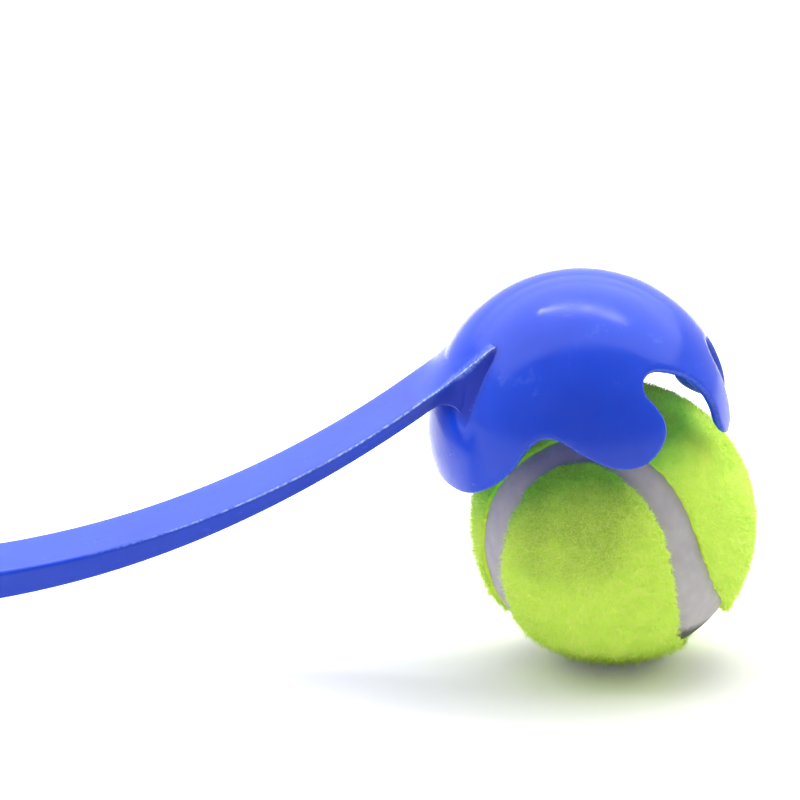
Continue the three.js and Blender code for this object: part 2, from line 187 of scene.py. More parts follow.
def offPlane(places):
    scale = 2 * cup["inner"]
    square = (places ** 2).sum(axis=1) / scale ** 2
    c = (1 - square) / (1 + square)
    side = places / scale * (1 + c)[:, None]
    return (side[:, :1] * mouthFront + side[:, 1:] * nearSide - c[:, None] * mouthAxis)


def cupInside(directions):
    points = directions * cup["inner"]
    depth = points @ mouthAxis
    radial = points - depth[:, None] * mouthAxis
    reach = np.linalg.norm(radial, axis=1)
    wider = np.where(depth > 0, np.maximum(1, cup["passRadius"] / np.maximum(reach, 1)), 1)
    return radial * wider[:, None] + depth[:, None] * mouthAxis


def creaseLines(key, side, count=40):
    # one of the two lines beside the arm's root on the flat map, at even shares of its run
    rows = np.array(cup[key])
    rows = np.stack([np.interp(np.linspace(0, len(rows) - 1, count), range(len(rows)), rows[:, k])
                     for k in range(3)], axis=1)
    return onPlane(unit(np.stack([rows[:, 0], -rows[:, 2] * side, rows[:, 1]], axis=1)))


def creaseDepth(places):
    # how far the wall is pressed in and how much shade is painted on it: a valley that is steep
    # towards the dome and shallow towards the edge of the arm
    depth, shade = np.zeros(len(places)), np.zeros(len(places))
    for side in (1, -1):
        line = creaseLines("crease", side)
        border = creaseLines("edge", side)
        away = np.linalg.norm(places[:, None] - line[None], axis=2)
        nearest = away.argmin(axis=1)
        gap = away.min(axis=1)
        across = border[nearest] - line[nearest]
        width = np.linalg.norm(across, axis=1) + 0.01
        inner = ((places - line[nearest]) * across).sum(axis=1) / width > 0
        share = nearest / (len(line) - 1)
        slope = np.where(inner, np.clip(1 - gap / width, 0, 1),
                         np.clip(1 - gap / cup["creaseWall"], 0, 1) ** cup["wallPower"])
        dark = np.where(inner, np.clip(2 - gap / width, 0, 1),
                        np.clip(1 - gap / cup["shadeWidth"], 0, 1) ** cup["wallPower"])
        strength = fadeInOut(share, *cup["creaseEnds"])
        depth = np.maximum(depth, cup["creaseDepth"] * strength * slope)
        shade = np.maximum(shade, dark * fadeInOut(share, *cup["shadeEnds"]))
    return depth, shade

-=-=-

Copy every line of the material, please, keeping it exactly the same.

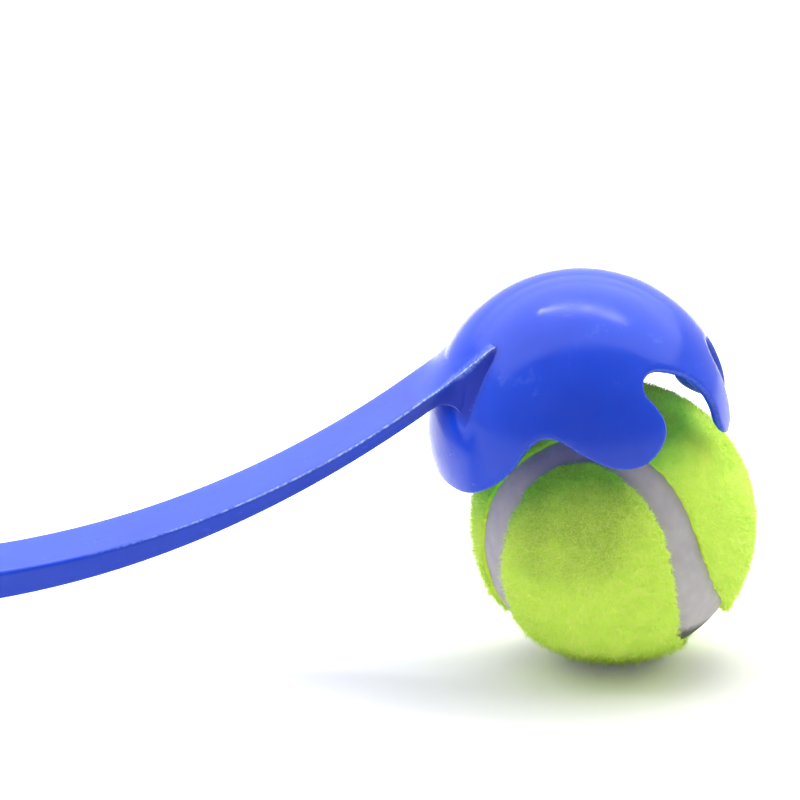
Continue the three.js and Blender code for this object: part 2, from line 187 of scene.py. More parts follow.
def offPlane(places):
    scale = 2 * cup["inner"]
    square = (places ** 2).sum(axis=1) / scale ** 2
    c = (1 - square) / (1 + square)
    side = places / scale * (1 + c)[:, None]
    return (side[:, :1] * mouthFront + side[:, 1:] * nearSide - c[:, None] * mouthAxis)


def cupInside(directions):
    points = directions * cup["inner"]
    depth = points @ mouthAxis
    radial = points - depth[:, None] * mouthAxis
    reach = np.linalg.norm(radial, axis=1)
    wider = np.where(depth > 0, np.maximum(1, cup["passRadius"] / np.maximum(reach, 1)), 1)
    return radial * wider[:, None] + depth[:, None] * mouthAxis


def creaseLines(key, side, count=40):
    # one of the two lines beside the arm's root on the flat map, at even shares of its run
    rows = np.array(cup[key])
    rows = np.stack([np.interp(np.linspace(0, len(rows) - 1, count), range(len(rows)), rows[:, k])
                     for k in range(3)], axis=1)
    return onPlane(unit(np.stack([rows[:, 0], -rows[:, 2] * side, rows[:, 1]], axis=1)))


def creaseDepth(places):
    # how far the wall is pressed in and how much shade is painted on it: a valley that is steep
    # towards the dome and shallow towards the edge of the arm
    depth, shade = np.zeros(len(places)), np.zeros(len(places))
    for side in (1, -1):
        line = creaseLines("crease", side)
        border = creaseLines("edge", side)
        away = np.linalg.norm(places[:, None] - line[None], axis=2)
        nearest = away.argmin(axis=1)
        gap = away.min(axis=1)
        across = border[nearest] - line[nearest]
        width = np.linalg.norm(across, axis=1) + 0.01
        inner = ((places - line[nearest]) * across).sum(axis=1) / width > 0
        share = nearest / (len(line) - 1)
        slope = np.where(inner, np.clip(1 - gap / width, 0, 1),
                         np.clip(1 - gap / cup["creaseWall"], 0, 1) ** cup["wallPower"])
        dark = np.where(inner, np.clip(2 - gap / width, 0, 1),
                        np.clip(1 - gap / cup["shadeWidth"], 0, 1) ** cup["wallPower"])
        strength = fadeInOut(share, *cup["creaseEnds"])
        depth = np.maximum(depth, cup["creaseDepth"] * strength * slope)
        shade = np.maximum(shade, dark * fadeInOut(share, *cup["shadeEnds"]))
    return depth, shade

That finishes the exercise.